Arnold needs them to win. He will also need McClintock to be the good party man and drop out at an appropriate time. That will come, but at a price that Schwarzenegger will have to pay. I've had to deal with some of Tom's base vote supporters on FreeRepublic.com. They are very committed people. They can't abide Arnold right now because he is standing in the way of a "Real" Republican being elected.
It's not that these people despise Gray Davis' misrule of California. That's healthy enough. How would you like it if you had to pay a car tax whose amount had been tripled to nearly a thousand dollars? You wouldn't, I bet. Rather, it's that they follow a brand of "my way or the highway" politics that would be guaranteed to return Davis or his understudy, Bustamante, to office.
But that's the reality that Arnold faces. To nail down this election, Schwarzenegger needs not only McClintock's endorsement, but also his supporters' turnout at the polls. That will only happen when Schwarzenegger's people have made visible concessions that satisfy McClintock's base vote. He will also need McClintock's visible endorsement. For that to occur, Schwarzenegger will need to make two public concessions and one hidden concession. First, McClintock will have to have a voice in next year's budget plan as well as the proposed spending caps that are to be submitted to the California Assembly in December. Second, Arnold must agree to reasonable restrictions on abortion rights, such as a ban on partial birth abortion and parental notification laws, for the base vote to be able to compromise and say to themselves that half a loaf is better than Davis. The latter he has already signalled through various talk-show appearances.
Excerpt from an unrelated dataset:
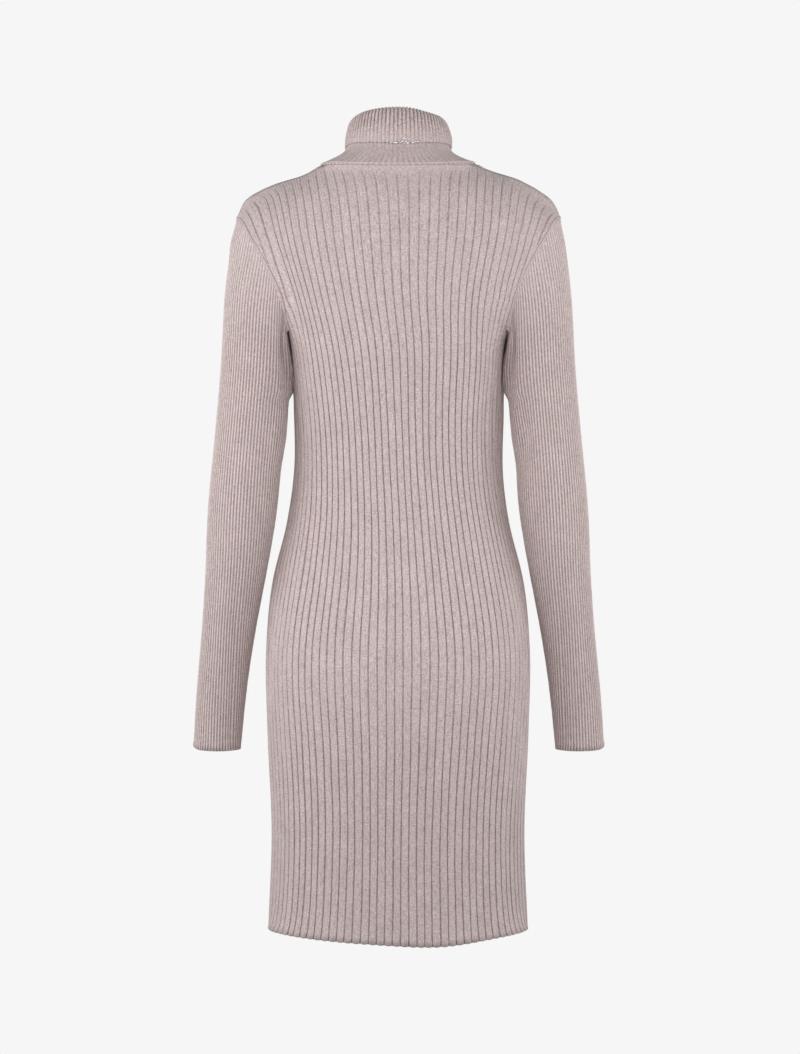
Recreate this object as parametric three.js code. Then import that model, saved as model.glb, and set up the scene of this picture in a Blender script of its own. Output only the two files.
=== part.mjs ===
// Sweater dress in rib knit: wide flat ribs on the body, fine ribs on the sleeves, a fold-over collar.
// Millimetres, +Z up. The front faces -Y, the back +Y, and +X is the wearer's left.
// The origin is at the height of the shoulders, in the middle of the neck.
// Every piece is a thin wall: ribbed points outside, a plain inside, open at neck, cuffs and hem.
import * as THREE from 'three';

// Sizes shared by the pieces
const SEAM_GAP = 0.3;
const TURNED_SEAM_GAP = 0.35; // where a sleeve turns out of the body
const COLLAR_SEAM_GAP = 0.4;
const RIGHT_ANGLE = Math.PI / 2;
const SQUARENESS = 0.92; // exponent of the body's sections: 1 is an ellipse, less is squarer
const ARC_STEPS = 48; // steps that measure the length of a section
const NORMAL_STEP = 0.01; // share of a row each side of a point that gives its direction
const TINY = 1e-6;

// Body: wide ribs between narrow grooves
const BODY = { wall: 2.4, groove: 0.9, grooveHalf: 0.17, insideSteps: 21 };
const NECK_RIBS = 10; // ribs from the neckline's centre to the neck point
const NECK = { halfWidth: 88, sideY: 6, sideZ: 5 };

// Shoulder seam, from the neck point to the shoulder point
const SHOULDER_SEAM = [
  { x: NECK.halfWidth, y: NECK.sideY, z: NECK.sideZ },
  { x: 114, y: 3, z: -9 },
  { x: 142, y: 0, z: -18.5 },
  { x: 165, y: -3, z: -28.5 },
  { x: 178, y: -5, z: -38 },
  { x: 186, y: -8, z: -56 },
];

// Side seams, from the hem up. z: height, x: half width at the seam, y: depth of the seam,
// back and front: depth of the wall at the centre, ribs: ribs from the centre to the edge.
const SIDE_ROWS = [
  { z: -884, x: 150.8, y: 4, back: 88, front: -82, ribs: 21 },
  { z: -770, x: 146.8, y: 6, back: 89, front: -84, ribs: 21 },
  { z: -650, x: 151.5, y: 9, back: 98, front: -86, ribs: 21 },
  { z: -560, x: 153, y: 9, back: 103, front: -90, ribs: 21 },
  { z: -480, x: 146, y: 2, back: 90, front: -94, ribs: 21 },
  { z: -410, x: 129.5, y: -7, back: 75, front: -94, ribs: 21 },
  { z: -350, x: 121.5, y: -11, back: 70, front: -92, ribs: 21 },
  { z: -280, x: 121.8, y: -7, back: 78, front: -99, ribs: 21 },
  { z: -211, x: 124.5, y: 0, back: 91, front: -117, ribs: 21 },
];

// Armholes, going up. z: height, x and y: the wall's edge, centre: depth at the centre,
// turn: degrees that the section turns from the centre to the edge.
const BACK_ARMHOLE = [
  { z: -192, x: 125.5, y: 33, centre: 93, turn: 74, ribs: 19 },
  { z: -160, x: 131, y: 54, centre: 94, turn: 62, ribs: 18 },
  { z: -118, x: 149.5, y: 53, centre: 92, turn: 58, ribs: 18 },
  { z: -84, x: 168, y: 41, centre: 87, turn: 55, ribs: 18 },
];
const FRONT_ARMHOLE = [
  { z: -192, x: 123.5, y: -32, centre: -118, turn: 74, ribs: 19 },
  { z: -160, x: 127, y: -50, centre: -112, turn: 64, ribs: 18 },
  { z: -118, x: 143, y: -50, centre: -100, turn: 60, ribs: 18 },
  { z: -84, x: 163, y: -42, centre: -89, turn: 56, ribs: 18 },
];
// depth and drop: how far the neckline's centre lies from the neck points, level and downwards
const NECK_RIBS_BY_SINE = 0.35; // share of the neckline's rib spacing that widens to the neck point
const NECKLINES = {
  back: { depth: 60, drop: 9 },
  front: { depth: 84, drop: 45 },
};
// Rows from the last armhole row to the top edge, as shares of the way, and the corner of that bend
const OVER_SHOULDER = [1 / 3, 2 / 3, 1];
const SHOULDER_BEND = { x: 0.5, y: 0.2, z: 0.85 };

// Sleeves. z: height, outer and inner: the wall's X away from and next to the body,
// y: depth of the middle, half: half the depth, ribs: ribs from the outer line to the underarm seam.
const SLEEVE = { wall: 2.2, groove: 0.7, insideSteps: 18, capSteps: [0.45] };
const CAP_BEND = { x: 0.84, y: 0.5, z: 0.33 }; // corner of the bend from the armhole to the arm
const SLEEVE_ROWS = [
  { z: -240, outer: 207, inner: 126.6, y: 0, half: 46, ribs: 35 },
  { z: -320, outer: 214, inner: 132.5, y: 3, half: 45.5, ribs: 35 },
  { z: -400, outer: 221.7, inner: 139.5, y: 2, half: 44, ribs: 34 },
  { z: -465, outer: 224.3, inner: 151, y: -4, half: 40, ribs: 32 },
  { z: -530, outer: 229, inner: 164, y: -12, half: 34.5, ribs: 30 },
  { z: -600, outer: 234.8, inner: 175.5, y: -21, half: 31, ribs: 27 },
  { z: -677, outer: 239.4, inner: 184, y: -30, half: 28, ribs: 25 },
];

// Collar, one row for each ring of its folded wall: up the outside from the neckline, round inside
// the flap, over the fold and down the inside. x: half width, back and front: depth,
// zBack, zSide and zFront: heights, ribbed: share of the rib's depth.
const COLLAR = { ribs: 80, groove: 0.6, plainSteps: 36 };
const COLLAR_RINGS = [
  { name: 'base', x: 69, back: 60, front: -73, zBack: 9, zSide: 14.5, zFront: -18, ribbed: 0.6 },
  { name: 'stand', x: 57.5, back: 54, front: -64, zBack: 23, zSide: 27, zFront: 10, ribbed: 0.6 },
  { name: 'stand top', x: 54.4, back: 51.5, front: -62, zBack: 55, zSide: 48, zFront: 38, ribbed: 0 },
  { name: 'flap lining top', x: 55.4, back: 52.5, front: -63, zBack: 55, zSide: 48, zFront: 38, ribbed: 0 },
  { name: 'flap lining', x: 59.5, back: 56.5, front: -67.5, zBack: 21, zSide: 25.4, zFront: 9, ribbed: 0 },
  { name: 'flap edge', x: 61.5, back: 58.5, front: -69.5, zBack: 21, zSide: 25.4, zFront: 9, ribbed: 0.6 },
  { name: 'flap', x: 60.6, back: 58, front: -68.5, zBack: 40, zSide: 39, zFront: 25, ribbed: 1 },
  { name: 'flap top', x: 57.8, back: 55, front: -65.5, zBack: 57, zSide: 50.5, zFront: 40, ribbed: 1 },
  { name: 'fold', x: 54.6, back: 52, front: -62.5, zBack: 61.5, zSide: 54.5, zFront: 44.5, ribbed: 1 },
  { name: 'fold inside', x: 52.4, back: 49.5, front: -60, zBack: 57, zSide: 50.5, zFront: 40, ribbed: 0 },
  { name: 'stand inside', x: 54.5, back: 50, front: -61, zBack: 24, zSide: 28, zFront: 11, ribbed: 0 },
  { name: 'base inside', x: 66.2, back: 57.4, front: -70.4, zBack: 8, zSide: 12.1, zFront: -18, ribbed: 0 },
];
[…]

Finally, and this is something that I have a hunch about, there would have to be a "secret agreement". First, McClintock will want his Thousand Oaks State Senate district taken care of when time comes to ladle out the pork. I believe that he'll find that Arnold knows how to do business with those who are willing to do business with him. Second, McClintock will want to try his hand at Barbara Boxer's U.S. Senate seat next year. Base Vote candidates like McClintock look attractive to themselves and their campaign staffs. Part of this is because of the devotion of their supporters. It isn't too long before they start believing that they can be Senators. I'm convinced Tom McClintock will take a shot at Barbara Boxer, and will secure Arnold's promise to campaign with him and get behind him fully.
Can McClintock win in liberal California? I'm not so sure that it's an impossibility anymore. Liberalism as an experiment has failed in that state, and has done so in a grand fashion. The worm may be turning, and California may be back in play for Republican candidates.
That would make George W. Bush a very happy man.